Why make it illegal? Why not offer only federal loans?

How about:

20 year loan, 4.125% fixed rate 30 year loan, 4.375% fixed rate

No early repayment penalties and maybe interest returned incentives for full repayment return before term at certain benchmarks.

The average debt for a 4-year Bachelor's degree is $34,700. At the end of 20 years the total repayment amount would be $36,131.375, 30 years would be $36,218.125.

Looks good to me.

[–] [email protected] 7 points 11 months ago (1 children)

Why not make it free? At the end of the education cycle the student will get a job and start paying taxes. Isn't that what society needs? Having educated people to do various jobs. Why putting that behind a crazy paywall?

[–] [email protected] 1 points 11 months ago

I’d be in favor of that too. My point was to highlight that it’s not the loans themselves that are the problem.

[–] [email protected] 4 points 11 months ago (1 children)

Maybe my understanding of the wording is wrong, but I think you assume a total return of investment of 4.125% and 4.375%. Hence, your total payments correspond to fixed rates of less than 0.5% per year.

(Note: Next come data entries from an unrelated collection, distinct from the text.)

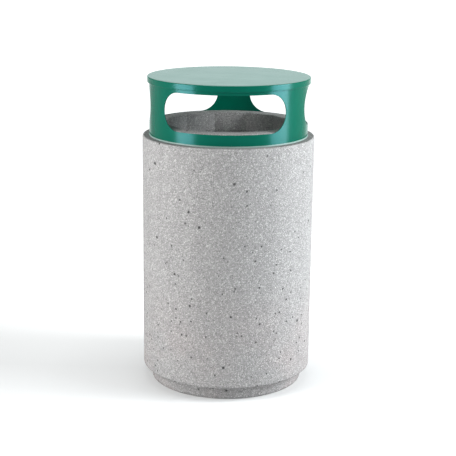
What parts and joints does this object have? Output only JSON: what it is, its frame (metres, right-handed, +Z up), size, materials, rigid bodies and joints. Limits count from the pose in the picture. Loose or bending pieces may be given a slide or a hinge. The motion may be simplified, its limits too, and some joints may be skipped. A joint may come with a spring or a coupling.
{
  "type": "litter bin",
  "caption": "Round cast-stone litter bin with a low sheet-steel hood: wide rounded throw-in openings under a flat cap, rear hinge, key lock and a lift-out liner.",
  "frame": {"origin": "middle of the drain hole's lower end, on the ground and on the body's axis", "axes": "+Z up along the body's axis; -Y is the front, the middle of the front throw-in opening; +Y is the hinge side; +X is the lock side"},
  "size_m": [0.4999, 0.5151, 0.905],
  "materials": {
    "concrete": "cast stone, lightly washed, fine light and dark grains",
    "green_coat": "semi-gloss powder coat",
    "edge_strip": "satin",
    "zinc": "hot-dip galvanised, dull",
    "stainless": "brushed",
    "black_plastic": "matt moulded"
  },
  "bodies": {
    "root": {"concrete_body": "concrete", "drain_sleeve": "black_plastic", "hinge_anchor_sockets": "zinc", "hinge_body_leaf": "stainless", "hinge_body_bolts": "stainless", "hinge_body_washers": "stainless", "hinge_pin": "stainless", "hinge_pin_clip": "stainless", "lock_keeper": "stainless", "lock_keeper_screws": "stainless"},
    "hood": {"hood_cap": "green_coat", "hood_top_ring": "green_coat", "hood_cap_nuts": "stainless", "hood_band": "green_coat", "hood_edge_trim": "edge_strip", "hinge_hood_leaf": "stainless", "hinge_hood_rivets": "stainless", "lock_housing": "stainless", "lock_gasket": "black_plastic", "lock_nut": "stainless"},
    "lock": {"lock_plug": "stainless", "lock_cam": "stainless", "lock_cam_screw": "stainless"},
    "liner": {"liner_shell": "zinc", "liner_base": "zinc", "liner_rim_wire": "zinc", "liner_ears": "zinc", "liner_ear_rivets": "zinc"},
    "bail": {"bail_handle": "zinc", "bail_grip": "black_plastic"}
  },
  "joints": [
    {"name": "hood_hinge", "type": "hinge", "parent": "root", "child": "hood", "pos_m": [0, 0.253, 0.742], "axis": [-1, 0, 0], "range_deg": [0, 100]},
    {"name": "lock_turn", "type": "hinge", "parent": "hood", "child": "lock", "pos_m": [0.2125, 0.05694, 0.7525], "axis": [-0.9659, -0.2588, 0], "range_deg": [0, 90]},
    {"name": "liner_lift", "type": "slide", "parent": "root", "child": "liner", "axis": [0, 0, 1], "range_m": [0, 0.18]},
    {"name": "bail_swing", "type": "hinge", "parent": "liner", "child": "bail", "pos_m": [0, 0, 0.6863], "axis": [-1, 0, 0], "range_deg": [0, 180]}
  ]
}
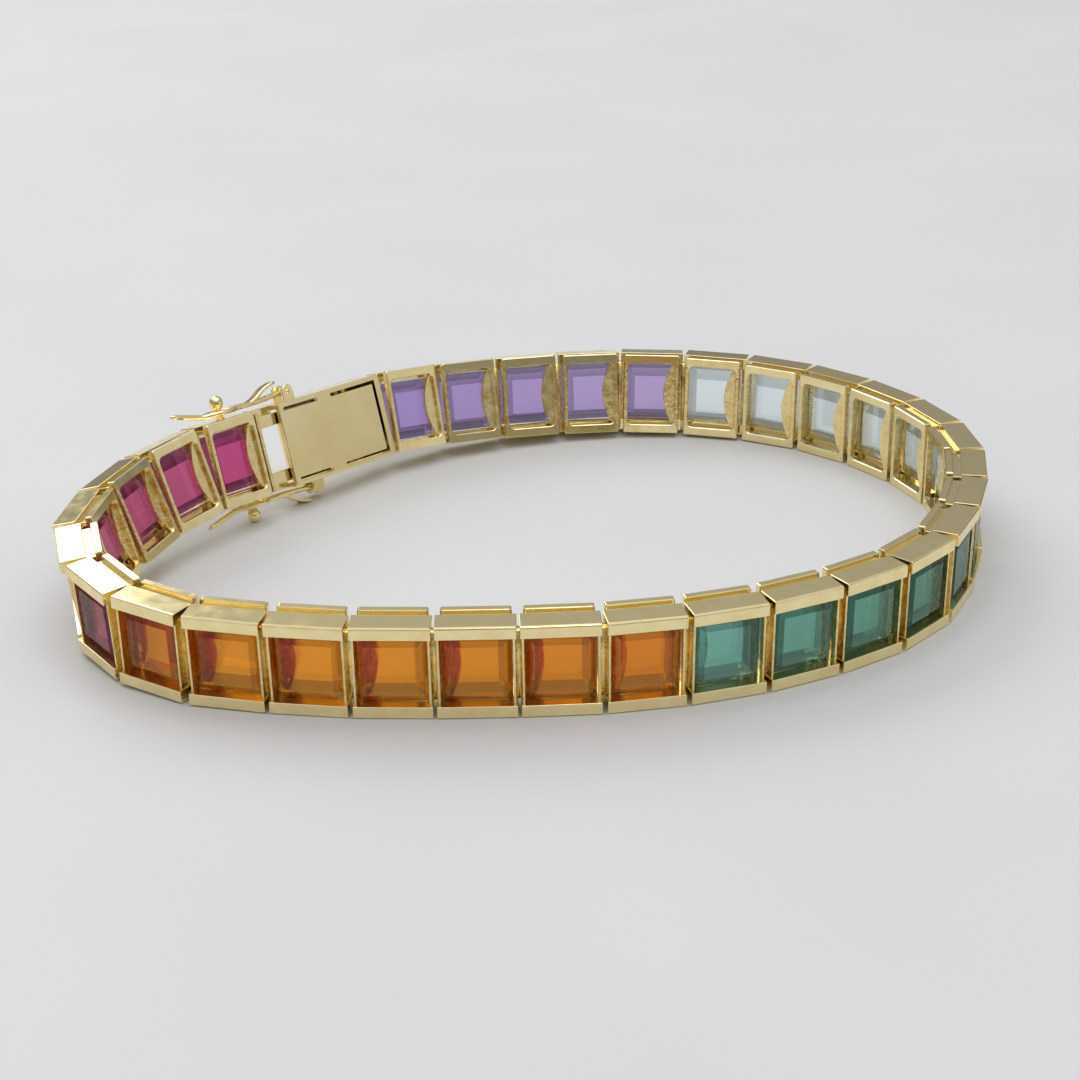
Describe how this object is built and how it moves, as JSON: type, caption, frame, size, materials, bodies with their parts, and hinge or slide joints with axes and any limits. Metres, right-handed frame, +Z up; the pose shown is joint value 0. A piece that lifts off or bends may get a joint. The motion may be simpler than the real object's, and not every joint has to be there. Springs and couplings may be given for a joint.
{
  "type": "line bracelet with box clasp",
  "caption": "Line bracelet of square step-cut coloured stones in gold channel links, closed in an oval loop by a box clasp with wire safety catches.",
  "frame": {"origin": "middle of the bracelet's box, on the floor that it stands on by its edge", "axes": "+X to the right along the loop's longer side, +Y to the back of the loop, +Z up, along the height of the links"},
  "size_m": [0.0678, 0.0536, 0.0101],
  "materials": {
    "gold": "polished pale yellow gold, satin on the clasp's inner plate",
    "pink_stone": "polished transparent stone, magenta to dusty rose",
    "orange_stone": "polished transparent stone, amber to deep orange",
    "green_stone": "polished transparent stone, teal to olive green",
    "white_stone": "polished transparent stone, near white with a trace of blue",
    "violet_stone": "polished transparent stone, pale lavender to violet"
  },
  "bodies": {
    "root": {"chain_front": "gold", "chain_back": "gold", "end_link": "gold", "clasp_box": "gold", "stone_pink_1": "pink_stone", "stone_pink_2": "pink_stone", "stone_pink_3": "pink_stone", "stone_pink_4": "pink_stone", "stone_pink_5": "pink_stone", "stone_pink_6": "pink_stone", "stone_orange_1": "orange_stone", "stone_orange_2": "orange_stone", "stone_orange_3": "orange_stone", "stone_orange_4": "orange_stone", "stone_orange_5": "orange_stone", "stone_orange_6": "orange_stone", "stone_orange_7": "orange_stone", "stone_green_1": "green_stone", "stone_green_2": "green_stone", "stone_green_3": "green_stone", "stone_green_4": "green_stone", "stone_green_5": "green_stone", "stone_green_6": "green_stone", "stone_white_1": "white_stone", "stone_white_2": "white_stone", "stone_white_3": "white_stone", "stone_white_4": "white_stone", "stone_white_5": "white_stone", "stone_white_6": "white_stone", "stone_white_7": "white_stone", "stone_violet_1": "violet_stone", "stone_violet_2": "violet_stone", "stone_violet_3": "violet_stone", "stone_violet_4": "violet_stone", "stone_violet_5": "violet_stone"},
    "catch_top": {"safety_catch_top": "gold"},
    "catch_bottom": {"safety_catch_bottom": "gold"}
  },
  "joints": [
    {"name": "catch_top_hinge", "type": "hinge", "parent": "root", "child": "catch_top", "pos_m": [-0.01993, 0.01231, 0.00871], "axis": [-0.7013, 0.6398, -0.3143], "range_deg": [0, 90]},
    {"name": "catch_bottom_hinge", "type": "hinge", "parent": "root", "child": "catch_bottom", "pos_m": [-0.0177, 0.01103, 0.00113], "axis": [0.7013, -0.6398, 0.3143], "range_deg": [0, 90]}
  ]
}
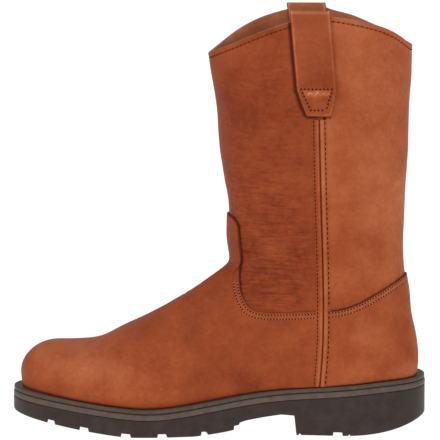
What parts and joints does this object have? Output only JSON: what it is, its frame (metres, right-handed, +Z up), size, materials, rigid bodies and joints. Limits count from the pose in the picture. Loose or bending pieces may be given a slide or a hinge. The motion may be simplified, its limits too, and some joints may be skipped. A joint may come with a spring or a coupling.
{
  "type": "western work boot",
  "caption": "Pull-on western work boot, left foot: brown leather shaft and vamp, pull straps, storm welt and a moulded lug sole with a block heel.",
  "frame": {"origin": "on the floor under the middle of the boot's bounding box", "axes": "+Z up the shaft, -X towards the toe, +Y towards the inner side of the foot"},
  "size_m": [0.305, 0.1057, 0.313],
  "materials": {
    "oiled_leather": "oiled nubuck, soft sheen",
    "strap_leather": "oiled, edges rolled",
    "welt_strip": "matte brown strip",
    "rubber": "matte dark brown",
    "insole_board": "plain tan board"
  },
  "bodies": {
    "root": {"outsole": "rubber", "midsole": "welt_strip", "welt": "welt_strip", "insole": "insole_board", "upper": "oiled_leather", "vamp": "oiled_leather", "counter": "oiled_leather", "side_seam_lateral": "oiled_leather", "side_seam_medial": "oiled_leather", "pull_strap_lateral": "strap_leather", "pull_strap_medial": "strap_leather"}
  },
  "joints": []
}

For a fixed rate of 4.125% (per year), I calculate a total repayment of $51,016.80, over 20 years.

[–] [email protected] 2 points 11 months ago

Sorry, I wasn’t clear. Those aren’t APRs, they are the fixed loan rates. Whatever amount is borrowed is repaid plus 4.125% or 4.375% interest depending on the term selected.

It’s like a reverse bond. The government has established that those rates are a fair return on money they “borrow” from citizens in bonds, it seems fair to give the same terms in the other direction.